Main opposition Maldivian Democratic Party (MDP) on Wednesday filed more than 800 complaints over the voters list for the upcoming presidential elections.

MDP deputy chairperson Ali Niyaz told local reporters that the party had shared a total 860 complaints as the deadline closed on Wednesday.

According to Niyaz, the list publicized by the Elections Commission contained 711 people under the age of 18 who would ineligible to vote, 108 deceased people while 38 names had been repeated.

"A comprehensive voters list is a right of the people. So its a responsibility of all political parties to ensure that.

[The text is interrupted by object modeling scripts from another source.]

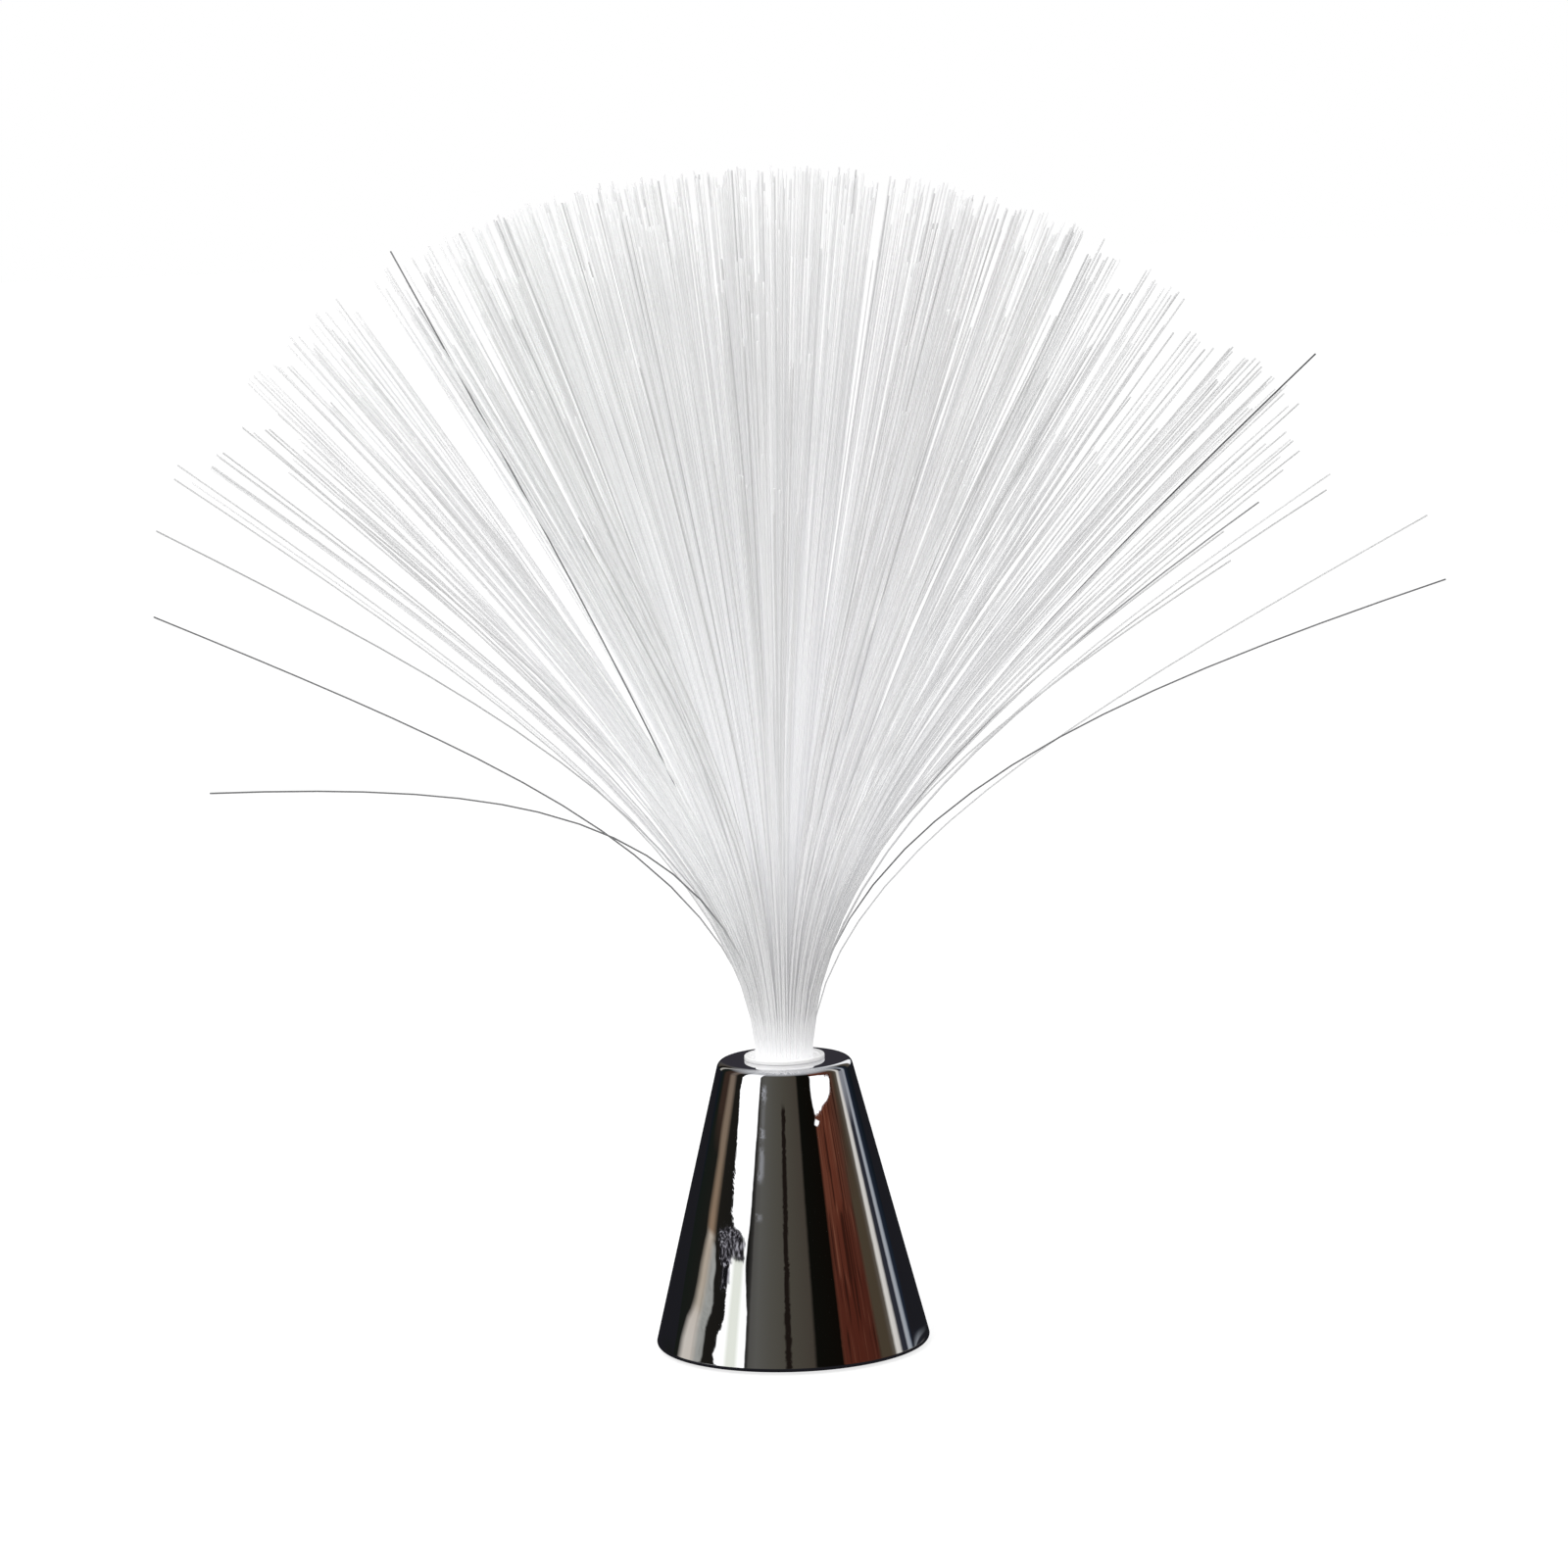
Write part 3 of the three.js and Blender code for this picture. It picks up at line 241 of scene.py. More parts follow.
def chrome(settings):
    """Vacuum plating on moulded plastic: a mirror with a slow wave in it and faint smudges."""
    made, graph = material("chrome_plating")
    where = graph.places()
    wave = graph.noise(where, scale=0.05, detail=1.0)
    smudge = graph.noise(where, scale=0.09, detail=4.0, roughness=0.6)
    clean, smudged = 0.004, 0.034
    graph.finish({
        "Base Color": rgba(settings.plating),
        "Metallic": 1.0,
        "Roughness": clean + (smudged - clean) * (smudge ** 3),
        "Normal": graph.bump(wave, strength=settings.wave, distance=0.4 * MM),
    })
    return made


def opal(settings):
    """White translucent moulding that glows where the light leaks out round the fibres."""
    made, graph = material("opal_moulding")
    where = graph.places()
    grain = graph.noise(where, scale=1.6, detail=3.0)
    height = graph.axis(where, "Z")
    glow = ((height - settings.glow_from / MM) / (settings.glow_span / MM)).clamp()
    graph.finish({
        "Base Color": graph.mix(grain, rgba((0.86, 0.86, 0.85)), rgba((0.92, 0.92, 0.91))),
        "Roughness": 0.32 + 0.1 * grain,
        "Emission Color": graph.mix(glow, rgba(BLACK), rgba((0.16, 0.16, 0.165))),
        "Emission Strength": 1.0,
        "Normal": graph.bump(grain, strength=0.08, distance=0.1 * MM),
    })
    return made


def moulded(name, color, roughness):
    """Moulded plastic or rubber with a fine grain and slightly uneven colour."""
    made, graph = material(name)
    where = graph.places()
    grain = graph.noise(where, scale=3.5, detail=4.0, roughness=0.65)
    cloud = graph.noise(where, scale=0.12, detail=3.0)
    lighter = tuple(min(1.0, 1.35 * c + 0.01) for c in color)
    graph.finish({
        "Base Color": graph.mix(cloud, rgba(color), rgba(lighter)),
        "Roughness": roughness + 0.12 * (grain - 0.5),
        "Normal": graph.bump(grain, strength=0.18, distance=0.08 * MM),
    })
    return made


def metal(name, color, roughness, stretch):
    """Plated metal with drawing marks along its length."""
    made, graph = material(name)
    where = graph.places()
    marks = graph.noise(graph.stretched(where, stretch), scale=1.0, detail=5.0, roughness=0.7)
    tarnish = graph.noise(where, scale=0.3, detail=3.0)
    darker = tuple(0.7 * c for c in color)
    graph.finish({
        "Base Color": graph.mix(tarnish, rgba(darker), rgba(color)),
        "Metallic": 1.0,
        "Roughness": roughness + 0.16 * (marks - 0.5),
        "Normal": graph.bump(marks, strength=0.12, distance=0.03 * MM),
    })
    return made


def fibre_gloss(settings):
    """Clear fibre in the mass: pale, a little different from strand to strand, lit from its foot."""
    made, graph = material("clear_fibre")
    tone = graph.node("ShaderNodeAttribute", {"attribute_name": "tone"}, {}, "Fac")
    run = graph.node("ShaderNodeAttribute", {"attribute_name": "run"}, {}, "Fac")
    base = graph.ramp(tone, [(0.0, (0.05, 0.052, 0.055)), (0.3, (0.22, 0.22, 0.225)),
                             (0.6, (0.60, 0.60, 0.60)), (1.0, (0.90, 0.90, 0.90))])
    light = graph.ramp(run, [(place, (glow, glow, BLUISH * glow)) for place, glow in FIBRE_LIGHT])
    unlit_tone, gain = 0.15, 1.3
    graph.finish({
        "Base Color": base,
        "Roughness": 0.3,
        "Specular IOR Level": 0.3,
        "Emission Color": graph.mix((tone - unlit_tone).clamp() * gain, rgba(BLACK), light),
        "Emission Strength": settings.glow,
    })
    return made


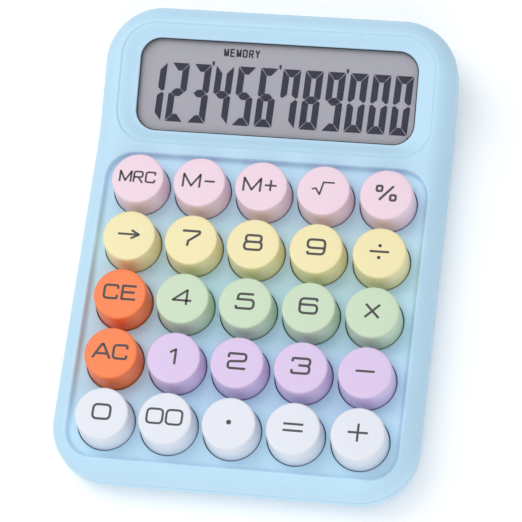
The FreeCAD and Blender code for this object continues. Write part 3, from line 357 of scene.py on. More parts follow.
for turn in quarter_turn[1:]:
    inset = WINDOW_SOFT * (np.sin(turn) - 1)
    rows.append(from_display(box_legs(WINDOW, ring_legs, inset),
                             FLARE_DEPTH + WINDOW_SOFT * (1 - np.cos(turn))))
rows.append(from_display(box_legs(WINDOW, ring_legs), LIP_UNDER))
rows.append(ring_underside(ring_legs))
shell.grid(rows)
shell.mirror()

# The keypad floor: a plate with a soft-edged round hole for every key, worked out once for both faces.
key_boxes = np.array([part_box(f"key_{name}") for names in KEY_ROWS for name in names]) / MM
key_centres = np.round(key_boxes.mean(axis=1)[:, :2], 2)


def plate_with_holes(edge, height, radius):
    """Triangles between a convex edge and the key holes, on a level plane."""
    loops = [edge] + [disc_plan(centre, radius, HOLE_SIDES) for centre in key_centres]
    starts = np.cumsum([0] + [len(loop) for loop in loops])
    sides = [np.column_stack([here, np.roll(here, -1)]) for here in map(np.arange, starts, starts[1:])]
    points = [Vector(point) for point in np.vstack(loops).tolist()]
    spots, _, triangles, *_ = delaunay_2d_cdt(points, np.vstack(sides).tolist(), [], 0, 1e-6)
    spots, triangles = np.array(spots), np.array(triangles)
    middles = spots[triangles].mean(axis=1)
    apart = np.hypot(*(middles[:, None] - key_centres[None]).transpose(2, 0, 1)).min(axis=1)
    flat_of_hole = radius * np.cos(np.pi / HOLE_SIDES)
    return lift(spots, height), triangles[apart > flat_of_hole - 0.004]


def turned_rows(centre, radii, heights, sides):
    """Rows of a surface turned about the upright line through a centre: a circle for each radius and its
    height, with its first point again at the end."""
    loops = [lift(disc_plan(centre, radius, sides), height) for radius, height in zip(radii, heights)]
    return [np.vstack([loop, loop[:1]]) for loop in loops]


def whole_loop(half):
    """A half loop and its mirror image as one closed loop without its two doubled points."""
    return np.vstack([half, (half * (-1, 1))[-2:0:-1]])


floor_edge = whole_loop(box_legs(RECESS, recess_legs, foot_inset + FLOOR_SOFT))
under_edge = whole_loop(box_legs(RECESS, recess_legs, RECESS_UNDER))
shell.triangles(*plate_with_holes(floor_edge, RECESS_FLOOR, KEY_HOLE_RADIUS + KEY_HOLE_SOFT))
shell.triangles(*plate_with_holes(under_edge, PLATE_UNDER, KEY_HOLE_RADIUS))
soft_turn = np.linspace(0, np.pi / 2, 4)
hole_radii = np.append(KEY_HOLE_RADIUS + KEY_HOLE_SOFT * (1 - np.sin(soft_turn)), KEY_HOLE_RADIUS)
hole_heights = np.append(RECESS_FLOOR - KEY_HOLE_SOFT * (1 - np.cos(soft_turn)), PLATE_UNDER)
for centre in key_centres:
    shell.grid(turned_rows(centre, hole_radii, hole_heights, HOLE_SIDES))


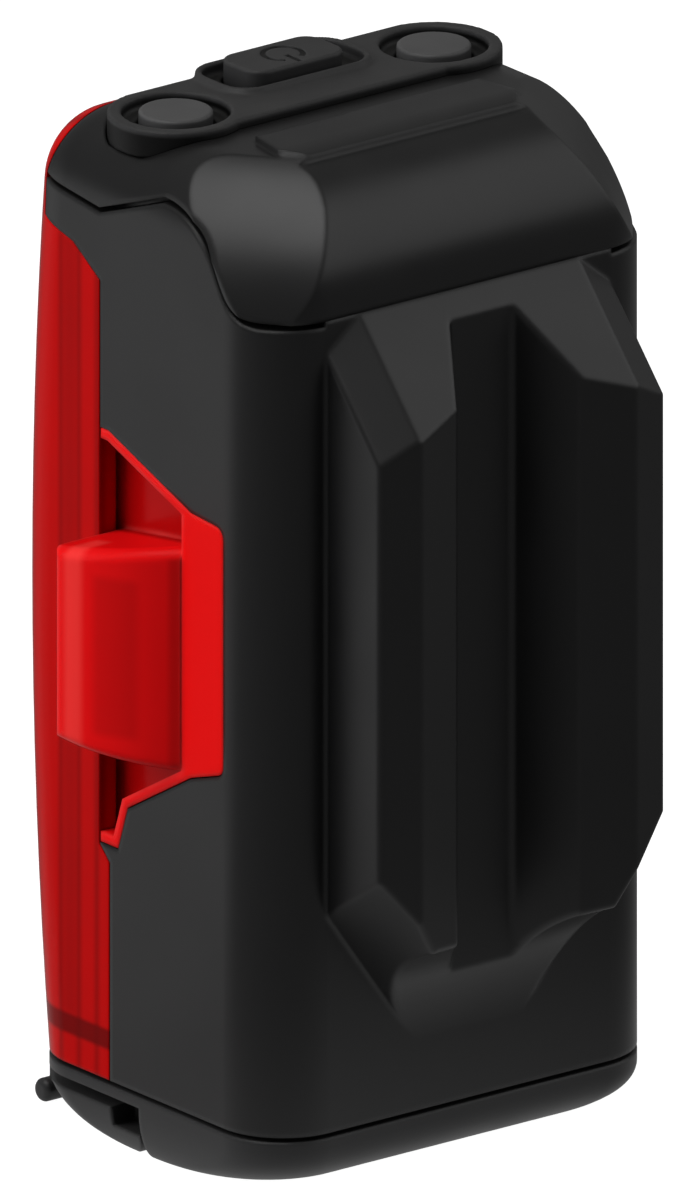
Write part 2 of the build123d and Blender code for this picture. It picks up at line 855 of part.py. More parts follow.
def cell_tabs():
    """The two strips that lead from the cell's top edge to the main board."""
    rear = tray_depths()[1] + cell_thickness / 2
    low = tray_low + tray_height + seat_gap
    return both_sides(block(tab_spread, tab_spread + tab_width, rear,
                            main_board_depth - seat_gap, low, low + tab_thickness))


def board_plate(rear, holes):
    """An upright board with a narrow waist between the side windows."""
    high = board_thickness
    half = board_half
    board = block(-half, half, rear, rear + high, board_low, board_high)
    board = board - both_sides(block(board_waist_half, half + overrun, rear, rear + high,
                                     board_waist_low, board_waist_high))
    for x, level in post_places():
        board = board - level_rod(holes, x, level, rear, rear + high)
    return board


def board_chips():
    """The controller, charger and coil on the front of the main board."""
    rear = main_board_depth + board_thickness
    front = rear + chip_height
    unit = cell_width / 4
    low = board_low + foam_inset
    chips = block(-unit, unit, rear, front, low + unit, low + 3 * unit)
    chips = chips + block(-unit, 0, rear, front, low + 4 * unit, low + 5 * unit)
    return chips + block(unit / 2, 2 * unit, rear, front + chip_height, low + 4 * unit,
                         low + 5 * unit)


def board_spacers():
    """The four sleeves between the main board and the lamp board."""
    rear = main_board_depth + board_thickness
    sleeves = [level_rod(spacer_radius, x, high, rear, lamp_board_depth)
               - level_rod(screw_shank + running_gap, x, high, rear, lamp_board_depth)
               for x, high in post_places()]
    return together(sleeves)


def board_screws():
    """The four long screws that hold both boards to the posts."""
    front = lamp_board_depth + board_thickness
    screws = []
    for x, high in post_places():
        shank = level_rod(screw_shank, x, high, main_board_depth - screw_bite + seat_gap, front)
        head = level_rod(screw_head, x, high, front, front + screw_head_height)
        slot = block(x - screw_head, x + screw_head, front + screw_head_height / 2,
                     front + screw_head_height, high - screw_shank / 3, high + screw_shank / 3)
        screws.append(shank + head - slot)
    return together(screws)


def lamp_places():
    """Width and height of each lamp on the front board."""
    middle = (reflector_low + reflector_high) / 2
    start = middle - lamp_pitch * (lamp_rows - 1) / 2
    return [(x, start + lamp_pitch * row) for x in (-lamp_spread, lamp_spread)
            for row in range(lamp_rows)]


def front_lamps():
    """The lamps on the front board."""
    rear = lamp_board_depth + board_thickness
    half = lamp_size / 2
    return together([block(x - half, x + half, rear, rear + lamp_height,
                                    high - half, high + half) for x, high in lamp_places()])


def reflector():
    """The bright tray with one tapered cup for each lamp."""
    rear = lamp_board_depth + board_thickness + seat_gap
    body = block(-reflector_half, reflector_half, rear, reflector_front_depth,
                 reflector_low, reflector_high)
    small = lamp_size + 2 * fit_gap
    cup = loft([
        Plane(origin=(0, back_y - rear, 0), x_dir=(1, 0, 0), z_dir=(0, -1, 0))
        * Rectangle(small, small),
        Plane(origin=(0, back_y - reflector_front_depth, 0), x_dir=(1, 0, 0), z_dir=(0, -1, 0))
        * Rectangle(reflector_cup_width, reflector_cup_height)])
    for x, high in lamp_places():
        body = body - Pos(x, 0, seam_z + high) * cup
    return body


def diffuser():
    """The clear sheet in front of the reflector."""
    rear = reflector_front_depth + seat_gap
    return block(-reflector_half, reflector_half, rear, rear + diffuser_thickness,
                 reflector_low, reflector_high)


def side_board():
    """The small upright lamp board behind the right hand side lens."""
    low = board_waist_half + fit_gap
    return block(low, low + side_board_thickness, side_board_rear, side_board_front,
                 ear_middle - side_board_half_height, ear_middle + side_board_half_height)


def side_lamps():
    """The two lamps on the right hand side board."""
    low = board_waist_half + fit_gap + side_board_thickness
    middle = (ear_rear_depth + ear_front_depth) / 2
    half = lamp_size / 2
    return together([block(low, low + lamp_height, middle - half, middle + half,
                                    high - half, high + half)
                              for high in (ear_middle - side_lamp_pitch / 2,
                                           ear_middle + side_lamp_pitch / 2)])


def socket_plan(grow):
    """The charging socket's outline from below, grown by a gap."""
    middle = (plug_rear_depth + plug_front_depth) / 2
    half = socket_thickness / 2 + grow
    return rounded_plan(socket_width + 2 * grow, middle - half, middle + half,
                        socket_radius + grow)


def charge_board():
    """The level board that carries the charging socket."""
    low = charge_board_height + seat_gap
    board = block(-charge_board_half, charge_board_half, charge_board_rear, charge_board_front,
                  low, low + board_thickness)
    board = board - raised(socket_plan(seat_gap), low - overrun, low + 2 * board_thickness)
    for x in (-pillar_spread, pillar_spread):
        board = board - upright(stake_radius + running_gap, x, pillar_depth, low - overrun,
                                low + 2 * board_thickness)
    return board


def charge_socket():
    """The charging socket: a rounded shell with a tongue, open below."""
    low = recess_height() + seat_gap
    high = low + socket_height
    shell = raised(socket_plan(0), low, high)
    shell = shell - raised(socket_plan(-socket_shell), low, high - 2 * socket_shell)
    middle = (plug_rear_depth + plug_front_depth) / 2
    half = socket_tongue / 2
    return shell + block(-socket_tongue_width / 2, socket_tongue_width / 2, middle - half,
                         middle + half, low + socket_tongue, high - socket_shell)


def key_board():
    """The level board under the keys."""
    high = key_board_top
    board = block(-key_board_half, key_board_half, key_board_rear, key_board_front,
                  high - key_board_thickness, high)
    for x in (-key_post_spread, key_post_spread):
        board = board - upright(key_screw_shank + running_gap, x, key_post_depth,
                                high - key_board_thickness, high)
    return board


def key_switches():
    """The three small switches under the keys, each with its round button."""
    places = [(-key_spread, key_row_depth), (0, power_depth), (key_spread, key_row_depth)]
    half = switch_size / 2
    low = key_board_top
    body_top = switch_top - switch_cap_height
    return together([
        block(x - half, x + half, depth - half, depth + half, low, body_top)
        + upright(switch_cap_radius, x, depth, body_top, switch_top) for x, depth in places])


def key_board_screws():
    """The two screws that hold the key board up to the cap."""
    low = key_board_top - key_board_thickness
    screw = upright(key_screw_shank, key_post_spread, key_post_depth, low,
                    key_board_top + key_screw_bite - seat_gap)
    head = upright(key_post_radius, key_post_spread, key_post_depth, low - screw_head_height, low)
    return both_sides(screw + head)


def make_parts():
    """Every piece of the light by its name."""
    outer = case_form(0)
    inner = case_form(wall)
    right_lens = side_lens()
    right_board = side_board()
    right_lamps = side_lamps()
    return {
        "rear_housing": rear_housing(outer, inner),
        "top_cap": top_cap(),
        "front_lens": front_lens(outer, inner),
        "side_lens_right": right_lens,
        "side_lens_left": mirrored(right_lens),
        "base_cap": base_cap(),
        "base_seal": base_seal(),
        "base_screws": base_screws(),
        "port_cover": port_cover(),
        "cover_pin": cover_pin(),
        "keypad": keypad(),
        "power_key": power_key(),
        "right_key": round_key(key_spread),
        "left_key": round_key(-key_spread),
        "key_board": key_board(),
        "key_switches": key_switches(),
        "key_board_screws": key_board_screws(),
        "battery_tray": battery_tray(),
        "battery_cell": battery_cell(),
        "battery_pad": battery_pad(),
        "cell_tabs": cell_tabs(),
        "main_board": board_plate(main_board_depth, screw_shank + fit_gap),
        "board_chips": board_chips(),
        "board_spacers": board_spacers(),
        "lamp_board": board_plate(lamp_board_depth, screw_shank + fit_gap),
        "board_screws": board_screws(),
        "front_lamps": front_lamps(),
        "reflector": reflector(),
        "diffuser": diffuser(),
        "side_board_right": right_board,
        "side_board_left": mirrored(right_board),
        "side_lamps_right": right_lamps,
        "side_lamps_left": mirrored(right_lamps),
        "charge_board": charge_board(),
        "charge_socket": charge_socket(),
    }


os.makedirs("parts", exist_ok=True)
for name, shape in make_parts().items():
    export_step(shape, f"parts/{name}.step")
    print(name, round(shape.volume, 1))
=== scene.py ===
"""Looks of a bicycle rear light: black case, red lenses, soft keypad, strap boss, port cover."""

import logging
import math
from dataclasses import dataclass, replace
from enum import Enum
from typing import Callable

import bmesh
import bpy
from mathutils import Matrix, Vector


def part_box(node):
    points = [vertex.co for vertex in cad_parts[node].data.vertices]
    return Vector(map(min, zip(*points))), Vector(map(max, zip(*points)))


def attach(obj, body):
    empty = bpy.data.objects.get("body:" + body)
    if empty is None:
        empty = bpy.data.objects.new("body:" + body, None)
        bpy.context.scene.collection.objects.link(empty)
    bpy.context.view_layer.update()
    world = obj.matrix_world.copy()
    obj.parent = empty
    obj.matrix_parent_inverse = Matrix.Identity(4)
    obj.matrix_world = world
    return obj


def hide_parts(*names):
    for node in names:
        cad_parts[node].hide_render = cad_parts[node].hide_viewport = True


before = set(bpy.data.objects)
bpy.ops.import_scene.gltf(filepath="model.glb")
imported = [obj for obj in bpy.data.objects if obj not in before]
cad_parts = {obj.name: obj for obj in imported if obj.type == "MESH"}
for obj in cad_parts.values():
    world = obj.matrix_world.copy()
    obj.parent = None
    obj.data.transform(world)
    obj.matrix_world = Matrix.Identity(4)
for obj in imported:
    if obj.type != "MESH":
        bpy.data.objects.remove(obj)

LOG = logging.getLogger("rear_light")
HOUSING = "housing"
MM = 0.001
FULL = 1.0
WHITE = (FULL, FULL, FULL, FULL)
DUST_COLOUR = (0.35, 0.34, 0.32)
COAT_ROUGHNESS = 0.12
GRAIN_RISE_MM = 0.05
MERGE_M = 1e-6
WEAR_NOISE_SCALE = 420.0
WEAR_ALIGNED, WEAR_TURNED = 0.995, 0.82
DUST_NOISE_SCALE = 260.0
DUST_FROM_UP = 0.2
FLUTE_NOISE_SCALE = 0.45
FLUTE_VALLEY = 0.85
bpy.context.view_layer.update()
BACK_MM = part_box("base_cap")[1][1] / MM
SEAM_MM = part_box("base_seal")[1][2] / MM


class Socket(Enum):
    """Kinds of socket that the trees here take."""

    NUMBER = "NodeSocketFloat"
    WHOLE = "NodeSocketInt"
    VECTOR = "NodeSocketVector"
    SHAPE = "NodeSocketGeometry"
    FINISH = "NodeSocketMaterial"


class TreeKind(Enum):
    """Kinds of node tree made here."""

    SHADER = "ShaderNodeTree"
    GEOMETRY = "GeometryNodeTree"


class Way(Enum):
    """The three ways in which a place on the light is given, in millimetres."""

    WIDTH = "Width"
    DEPTH = "Depth"
    HEIGHT = "Height"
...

But its clearly a responsibility of the Elections Commission," Niyaz explained.

The commission meanwhile had announced that the crunch elections would be held on September 23 while it would open the elections for interested candidates from July 15.

Incumbent president Abdulla Yameen Abdul Gayoom is seeking re-election amid unprecedented political strife in the archipelago.

Former home minister Umar Naseer has also announced his intention to stand for the elections and already launched his campaign as an independent candidate.

The main opposition leaders including former presidents Maumoon Abdul Gayoom and Mohamed Nasheed along with Jumhoory Party (JP) leader Gasim Ibrahim and religiously conservative Adhaalath Party (AP) leader Sheikh Imran Abdulla inked pact to form what they called a 'reform alliance'.

With the candidacy of the four leaders - all convicted and serving sentences on questionable charges in serious doubt, the united opposition had announced plans to nominate a single candidate for the upcoming presidential elections.

However, the coalition now seems to have fractured with Nasheed contesting and winning the highly disputed presidential primary held by his party last week.

Elections Commission had said it would not accept the result insisting that Nasheed remains a convicted criminal who is constitutionally ineligible to contest.

Nasheed however, remains hopeful that the government would yield to international pressure and allow him to stand for the elections which now appears to have created massive divisions within his own party.

The commission itself has been dogged by both local and international censure as it fends off allegations of bias against the opposition.